There have been many changes in technology publishing, and publishing in general, in that time.  Much of that, of course, has been driven by the Web, which lets anyone be a publisher, provides unlimited space for stories, and offers the potential for worldwide content distribution.

In the 1980s and into the 1990s, tech editors and writers tended to be people with a technical education and/or experience.  We were paid fairly close to technical salaries (I actually got a nice raise over my previous software engineering job), and were expected to know our subject matter at a deep technical level.

The cost dynamics have changed a great deal, with $10K full-page, four-color advertisements replaced by ad impressions for a few cents.  Whenever I did it full time, I managed to keep close to a technical salary, but those around me became younger, non-technical, and far lower paid.  In most cases, they willingly learned enough to do what their corporate masters demanded, but never really understood what they were writing about.

I mention this because of several interesting articles recently have commented on the current and future state of content in the Web era.  MG Siegler notes that the culture of blogging and seemingly unlimited content in tech publishing has produced a plethora of blogs about other blog posts, rather than about technology.

Felix Salmon describes the quantity versus quality debate, concluding from more recent examples of broadly read, extensively reported and edited content is making a comeback over volumes of lightly reported, poor quality blogs.  However, Felix is known for drawing the conclusions he wants to draw, irrespective of available evidence, so I take what he says with a grain of salt.

And there’s Clay Shirky, who I respect a great deal, who finds himself fighting a rear-guard action against those who believe that the problems with publishing and journalism today are merely cyclical.

I can still speak fairly definitively of tech publishing, and noted a period of the mid to late 1990s where it became less about getting the tech story right and analyzing the implications, and more about interviewing company representatives and presenting those interviews as an industry debate.  That was when I started feeling less a participant in the industry, and more of an outside observer.  I wasn’t expected to (and was actively discouraged from) critically evaluate a statement or technology based on my own expertise.
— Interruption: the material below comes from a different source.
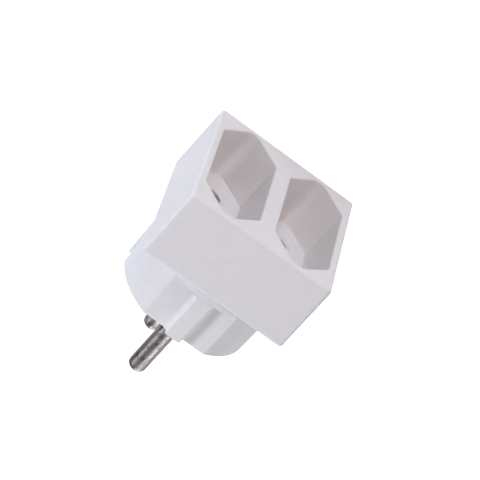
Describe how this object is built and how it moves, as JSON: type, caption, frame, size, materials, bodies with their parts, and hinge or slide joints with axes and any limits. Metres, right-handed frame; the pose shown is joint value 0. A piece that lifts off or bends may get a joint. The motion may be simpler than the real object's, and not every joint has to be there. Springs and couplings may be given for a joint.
{
  "type": "multi socket adapter",
  "caption": "White plug-in socket adapter: a square box with hexagonal wells for flat plugs side by side, on a ribbed round contour plug with round pins",
  "frame": {"origin": "middle of the round plug's end face, between the two pins, on the plug's axis", "axes": "+Y along the pins, away from the wells; +Z along the long way of the wells, towards the upper pin; +X across both wells"},
  "size_m": [0.0408, 0.0571, 0.0426],
  "materials": {
    "housing_white": "fine satin moulded, neutral white",
    "plug_white": "fine satin moulded, faintly warm white",
    "pin_nickel": "nickel plated, polished, with faint draw marks",
    "contact_brass": "stamped and formed, dull",
    "rivet_brass": "headed",
    "screw_steel": "zinc plated"
  },
  "bodies": {
    "root": {"front_shell": "housing_white", "contact_cover": "housing_white", "rear_cover": "plug_white", "pin_upper": "pin_nickel", "pin_lower": "pin_nickel", "strip_upper": "contact_brass", "strip_lower": "contact_brass", "sleeve_upper_left": "contact_brass", "sleeve_lower_left": "contact_brass", "sleeve_upper_right": "contact_brass", "sleeve_lower_right": "contact_brass", "rivets": "rivet_brass", "housing_screw": "screw_steel"}
  },
  "joints": []
}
Today, many of the articles I see are about technology users and their practices.  While any publisher will tell you that’s what people want to read, that’s simply not true.  Most want to read about cool new technologies, not a case study that is more about the personalities than the solutions.

The problem is that it takes people who understand the cool new technologies to write about them.  And publishers don’t employ them any more.  There are still some niche publishers and bloggers who understand the technology and can explain it to readers, but you won’t find it in any mainstream outlets.

It’s a shame, because readers aren’t being well served.  I acknowledge the fact that publishers had to find a way to stay in business, and editorial is always a place to cut costs.  And advertisers use media in a very different way than they have in the past, to gather sales leads, rather than promote their brand.

It’s a chicken and egg problem.  If publishers had continued to produce relevant technical content, would advertisers have spent more?  I don’t know, but based on some of the experiences of those niche publishers, my guess would be yes.